I wonder if these devices could ever become powerful enough to be mounted on missiles and thrown at helicopters or planes and have them drop out of the sky - or mounting them on Growlers! Could be interesting as an alternative to explosives
That technology already exists and is being tested in a military setting https://www.youtube.com/watch?v=CGAk5gRD-t0. Not sure if those ones have explosive on it but I'm sure it isn't harder to implement it.
I was thinking that this was a good opportunity for the military industrial complex to ride the hype and make some money by developing an anti-balloon weapon system. Based on my preliminary research of watching youtube videos of people popping party balloons with 1 watt lasers, a scaled up version may be an option, though an anti-balloon missile modeled after a lawn dart also seems intuitive.
Put a pistol on it, or an explosive charge and you've got something the military would probably be interested in.
There's no denying this is cool, but there's also no denying that this type of technology could be used for very evil stuff. Launch one of these with a GPS a mile or so from a target and you've got an automated nasty.
Not to hard to think of counter measures. I suspect some kind of silly string ack ack could probably do bad things to those rotors. Mini "Barrage Balloons" with Monofilament lines and netting might come into vogue in certain circles...
Perhaps it can be used to drop water balloons full of Gatorade on parched travellers. Or, to extend the earlier concept, miniaturised atom bombs on beatniks.
I'm imagining something far less obviously threatening (balloon rather than a destroyer) and far less explicitly damaging (maybe a liquid or gas that would mix with the missile impact, and rain down barely noticeable granular substance that, oops, contaminates farm land).
I can appreciate this is quite far fetched given that the material would need to drop such a distance rather than completely disperse with wind, and not be super obvious about it (e.g., pellets).
I think having what essentially would be small robot controlled fire-bombs flying through the skies would be a tough sell. Even if you managed to make them as safe as possible it's not exactly the kind of thing people would be eager to approve.
Putting ~500lbs of explosives in it might be cool, it would probably be more aerodynamically stable at speed than those fpv quad copters and the vertical takeoff capability and increased range compared to a quad slinging a mortar round seem interesting.. though something engineered for that specific purpose rather than to carry a human occupant would probably be more fit.

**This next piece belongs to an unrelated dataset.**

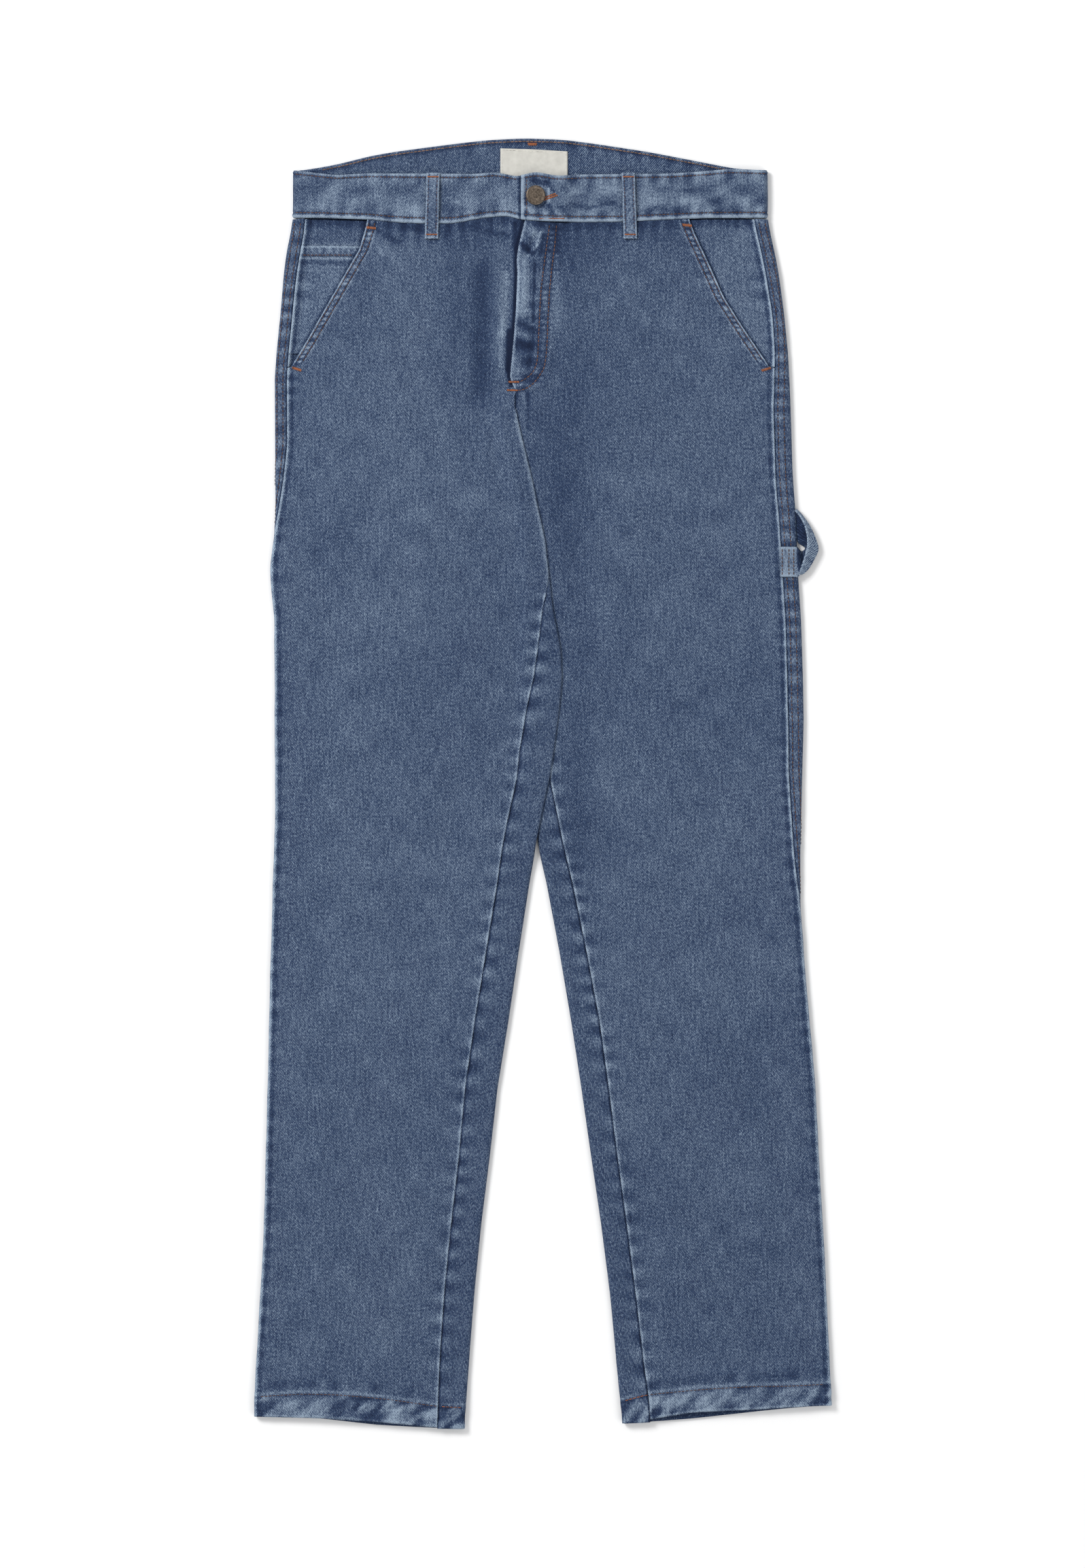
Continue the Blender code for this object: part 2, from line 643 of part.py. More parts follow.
def strap_points(row):
    """Five points across a row of the strap, through its crease."""
    low = (row.ax, row.ad, row.az)
    crease = (row.mx, row.md, row.mz)
    high = (row.bx, row.bd, row.bz)
    between = [tuple((p + q) / 2 for p, q in zip(low, crease))]
    between.append(tuple((p + q) / 2 for p, q in zip(crease, high)))
    return [low, between[0], crease, between[1], high]


def strap_normals(grid):
    """Outward directions of a grid, from the slopes along and across it."""
    normals = []
    rows, columns = len(grid), len(grid[0])
    for i in range(rows):
        line = []
        for j in range(columns):
            before, after = grid[max(i - 1, 0)][j], grid[min(i + 1, rows - 1)][j]
            low, high = grid[i][max(j - 1, 0)], grid[i][min(j + 1, columns - 1)]
            a = [q - p for p, q in zip(before, after)]
            b = [q - p for p, q in zip(low, high)]
            cross = (
                a[1] * b[2] - a[2] * b[1],
                a[2] * b[0] - a[0] * b[2],
                a[0] * b[1] - a[1] * b[0],
            )
            size = math.sqrt(sum(c * c for c in cross))
            line.append(tuple(c / size for c in cross))
        normals.append(line)
    return normals


def hammer_loop_object():
    """The strap: sewn flat over the side seam, then standing out loose."""
    grid = []
    for across in PATCH_COLUMNS:
        row = []
        for share in (0.0, 0.25, 0.5, 0.75, 1.0):
            down = PATCH_TOP + share * (PATCH_BOTTOM - PATCH_TOP)
            reach = across_reach(LEFT, down, across)
            x, z = on_tube(LEFT, down, reach, -SEWN_GAP - STRAP_CLOTH / 2, "back")
            row.append((x, down, z))
        grid.append(row)
    grid += [strap_points(row) for row in LOOSE_STRAP]
    normals = strap_normals(grid)
    half = STRAP_CLOTH / 2
    sides = []
    for sign in (1, -1):
        sides.append([
            [tuple(p + sign * half * n for p, n in zip(point, normal))
             for point, normal in zip(row, line)]
            for row, line in zip(grid, normals)
        ])
    return wall_object("hammer_loop", *sides, DENIM_SHADES["hammer_loop"])


def button_object():
    """A tack button: a neck and a domed disc, turned about its axis."""
    profile = [
        (0.0, 0.0), (3.0, 0.0), (3.0, 1.6), (BUTTON_RADIUS - 0.6, 2.3),
        (BUTTON_RADIUS, 3.0), (BUTTON_RADIUS - 0.5, 3.8), (5.2, 3.9), (4.4, 3.4),
        (0.0, 3.7),
    ]
    work = bmesh.new()
    line = [work.verts.new((radius * MM, 0.0, height * MM)) for radius, height in profile]
    edges = [work.edges.new(pair) for pair in zip(line, line[1:])]
    bmesh.ops.spin(
        work, geom=line + edges, axis=(0, 0, 1), cent=(0, 0, 0),
        steps=20, angle=math.tau, use_duplicate=False,
    )
    bmesh.ops.remove_doubles(work, verts=work.verts[:], dist=1e-6)
    bmesh.ops.recalc_face_normals(work, faces=work.faces[:])
    made = new_object("button", BUTTON_SHADE, roughness=0.42, metallic=0.9)
    work.to_mesh(made.data)
    work.free()
    base = band_height(BUTTON_ACROSS) + SEWN_GAP + 3.0 * math.sin(BUTTON_TILT)
    made.location = place(BUTTON_ACROSS, BUTTON_DOWN, base)
    made.rotation_euler = (0.0, BUTTON_TILT, 0.0)
    return made


def clear_scene():
    for old in list(bpy.data.objects):
        bpy.data.objects.remove(old, do_unlink=True)


def main():
    clear_scene()
    pieces = [
        panel_object("front_right", RIGHT, "front"),
        panel_object("front_left", LEFT, "front"),
        panel_object("back_right", RIGHT, "back"),
        panel_object("back_left", LEFT, "back"),
        pocket_layer(
            "pocket_facing_right", RIGHT, (70.2, 83, 97, 117, 145, 174, 186, 194),
            0.5, 16.0, 0.6, 2.95,
        ),
        pocket_layer(
            "pocket_facing_left", LEFT, (70.2, 83, 97, 117, 145, 174, 186, 194),
            0.5, 16.0, 0.2, 1.6,
        ),
        pocket_layer(
            "coin_pocket", RIGHT, (92.8, 97, 117, 145, 174, 186),
            0.5, 16.0, -0.8, 1.5,
        ),
        waistband_object(),
        belt_loop_object("belt_loop_right", -94.1, -95.5, RIGHT),
        belt_loop_object("belt_loop_left", 73.8, 75.6, LEFT),
        hammer_loop_object(),
        button_object(),
        label_object(),
    ]
    root = bpy.data.objects.new("pants", None)
    bpy.context.scene.collection.objects.link(root)
    for piece in pieces:
        piece.parent = root


main()
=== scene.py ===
"""Denim carpenter pants laid flat with the front up, dressed over their CAD frame.

Lengths in the tables are millimetres: "down" below the top of the back waistband,
"across" from the middle of the length, positive to the wearer's left.
"""

import logging
import math
from dataclasses import dataclass, field
from enum import Enum
from typing import NamedTuple, Sequence

import bmesh
import bpy
import numpy as np
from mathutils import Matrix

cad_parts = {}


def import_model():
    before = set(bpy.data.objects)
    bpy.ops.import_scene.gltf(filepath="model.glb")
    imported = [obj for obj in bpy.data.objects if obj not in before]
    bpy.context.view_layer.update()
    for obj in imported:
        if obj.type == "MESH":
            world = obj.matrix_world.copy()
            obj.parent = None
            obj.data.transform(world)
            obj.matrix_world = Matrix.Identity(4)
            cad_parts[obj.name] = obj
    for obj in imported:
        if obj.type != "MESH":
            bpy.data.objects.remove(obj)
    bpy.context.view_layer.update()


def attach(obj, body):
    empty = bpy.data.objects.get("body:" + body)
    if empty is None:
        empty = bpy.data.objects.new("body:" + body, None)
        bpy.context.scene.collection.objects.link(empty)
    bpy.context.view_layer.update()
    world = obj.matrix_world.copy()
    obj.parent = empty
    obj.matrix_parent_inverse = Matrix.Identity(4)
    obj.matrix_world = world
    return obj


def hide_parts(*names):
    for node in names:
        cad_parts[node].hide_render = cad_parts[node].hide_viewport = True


LOG = logging.getLogger("carpenter_pants")

MM = 0.001
HALF_LENGTH = 555.55

# Thickness of the cloth, and the gaps between pieces that are sewn or lie together.
CLOTH = 1.2
HEM_CLOTH = 2.4
SEWN_GAP = 0.3
SEAM_GAP = 0.03
LAY_GAP = 0.35

# A leg's folds, and how much it swells between them.
FOLD_RADIUS = 3.2
CROWN = 0.6

# Rows of a panel: its first and last, and where they bend to the waist and the hem.
TOP_ROW = 69.4
TOP_BLEND = 150.0
HEM_BLEND = 1040.0
HEM_ROW = 1100.0

# The fly's lap fades out between these, and the backs are open down to this row.
LAP_START = -3.5
LAP_END = 15.0
LAST_OPEN_BACK = 306.0

# Rows of stitching: from the pocket mouth, the side seam and the waistband's top.
MOUTH_ROWS = (2.1, 7.3)
SIDE_ROWS = (3.4, 8.6)
BAND_ROWS = (3.2, 36.4)
ROW_WIDTH = 1.1

# The pale welt of a turned edge.
WELT_PLACE = 0.9
WELT_WIDTH = 1.9

# The twill: lean of its ribs from the lengthwise thread, in degrees, and pitch in metres.
TWILL_LEAN = 33.0
TWILL_PITCH = 0.00118

# The view: length of the frame and its middle, in mm.
VIEW_LENGTH = 1351.316
VIEW_CENTRE = 556.114

Array = np.ndarray
Form = tuple[Array, Array]


class Panel(Enum):
    """Which cloth of a leg a point is on."""

    FRONT = "front"
    BACK = "back"


class Thread(Enum):
    """Sewing threads: name and linear colour."""

    TOPSTITCH = (0.068, 0.035, 0.027)
    FLY = (0.105, 0.050, 0.033)
    BARTACK = (0.240, 0.080, 0.032)
    TAN = (0.150, 0.090, 0.062)
    CREAM = (0.520, 0.500, 0.450)


class Crease(NamedTuple):
    """A soft trough (height below zero) or ridge along a line."""

    down0: float
    across0: float
    down1: float
    across1: float
    width: float
    height: float


class WashAndShading(NamedTuple):
    """A patch lighter or darker than the cloth: wash fading, or painted shade and highlight on a
    fold.
    """

    across: float
    down: float
    reach_across: float
    reach_down: float
    amount: float


class Stroke(NamedTuple):
    """A pale or dark line along a fold: painted highlight on a ridge, painted shade or shadow in a
    hollow, or a place rubbed pale by wear.
    """

    down0: float
    across0: float
    down1: float
    across1: float
    width: float
    amount: float


class Profile:
    """A table's value as a smooth function of its first column."""

    def __init__(self, rows: Sequence[Sequence[float]], blur: float = 7.0) -> None:
        """

        Args:
            rows: (key, value) pairs, rising.
            blur: rounding, in mm.
        """
        keys = np.array([row[0] for row in rows], float)
        values = np.array([row[1] for row in rows], float)
        fine = np.arange(keys[0] - 30, keys[-1] + 31, 1.0)
        line = np.interp(fine, keys, values)
        if blur:
            steps = np.arange(-2 * int(blur), 2 * int(blur) + 1)
            weight = np.exp(-((steps / blur) ** 2))
            padded = np.pad(line, len(steps) // 2, mode="edge")
            line = np.convolve(padded, weight / weight.sum(), mode="valid")
        self.keys, self.values = fine, line

    def __call__(self, key: Array) -> Array:
        """The value at each key."""
        return np.interp(key, self.keys, self.values)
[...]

Interesting read, although the derived applications are not great. ^^
Now for more military applications, I think some of the calculations might break down due to weight. Missiles/shell can be in the order of hundreds of pounds, with the heavier ones above a ton.
The use case for military being more oriented toward heavy vehicles, tanks and buildings, I don't think a few pounds of explosive would be anywhere near enough. The plane would have to increase in size (structure and fuel) in similar proportions to the load it has to carry, certainly negating a lot of the efficiency.
Well, if we streamline a model plane as a one off directed explosive, that will eventually be a missile and long range ballistic missiles are not a novelty.
Awesome, I thought of shaped charges as well, but trying to keep the post short.
I assumed the goal was to have something similar to the model plane and particularly its incredibly range and efficiency. 1 gallon for 1000 miles. The plane shape and aerodynamics certainly help the efficiency.
However if there was an explosive charge to carry, the charge certainly can't improve the plane structure or aerodynamics (hence reducing the efficiency of the plane overall) and I'm not sure the charge could be shaped and mounted in the most optimal way (reducing the efficiently of the explosive itself).
So while the model plane might be incredibly efficient at flying, I question whether it could be anywhere near as good for the new purpose.
Cant v just catch missiles mid air in a device that can contain explosion and launch it far away into space and let it explode thr or if possible dismantle.
Yes, although for terrorism purposes why is this tactially useful given the high cost and complexity? It's not particularly easy to build a 3km/s railgun in your garage, and the power storage ends up being hugely bulky.
Conventional terrorist attacks involving homemade explosives, firearms, mortars, and even rockets have been quite cost-effective enough. I'm more worried about someone combining quadcopters and explosives.